With Kelsang Tahuwa of Kawachen Bookstore, May 22, 2016.

In 1987–1988, Yamaguchi published the two-volume book Chibetto チベット (Tibet; University of Tokyo Press), aimed at general readers interested in Tibet, and it received the Mainichi Publishing Culture Award. This book incorporated all his knowledge of Tibetan studies and became a classic that will be read and enjoyed for many years. I remember that he was always and anywhere reading some Tibetan text, not only in his office but even on the train. He greatly enjoyed and loved reading the Tibetan language. He visited Lhasa once when he was over the age of sixty. Although he suffered from altitude sickness, he enjoyed his stay, for as he repeatedly told me later, “A picture is worth a thousand words” (百聞は一見に如かず). This was the moment when what he had learned from texts came to life before his eyes.
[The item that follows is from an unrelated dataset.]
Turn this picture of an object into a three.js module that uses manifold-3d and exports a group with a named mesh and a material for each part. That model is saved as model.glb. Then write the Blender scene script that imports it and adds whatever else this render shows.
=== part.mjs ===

His last book was Hyōsetsu Indo Bukkyō tetsugaku shi 評説インド仏教哲学史 (A Commentary on the History of Indian Buddhist Philosophy; Iwanami Shoten, 2010), in which he brought together his own interpretations of Buddhism. After turning sixty he became obsessed with Buddhist philosophy. His favorite Buddhist masters were Nāgārjuna, Śāntarakṣita, and Kamalaśīla. The Suttanipāta and the Prajñāpāramitāsūtras also provided him with essential sources of Buddhist thought. Although his interpretation of Buddhist philosophy has not attracted much attention, his deep consideration of the fact that our cognition is based on representations of external objects and verbal constructions detached from the flow of time is useful, especially for understanding Madhyamaka thought, and deserves to be listened to. He grew up in a Sōtō Zen temple and through Naritasan also became familiar with the Shingon Buddhism of Kūkai, and so it may have been only natural that he devoted his final years to Buddhist studies.

He told me that when he was young, he had once been impressed by an article he happened to pick up in the library of the Toyo Bunko. He said, “If someone someday comes across an article of mine and is impressed by it, I will chuckle from beyond the grave” (俺の論文もいつか誰かが見つけて、こんな論文があったのか、と感心してくれたら、そのときは草葉の陰で笑うんだ). I wonder if he is chuckling now. Or is it still too soon?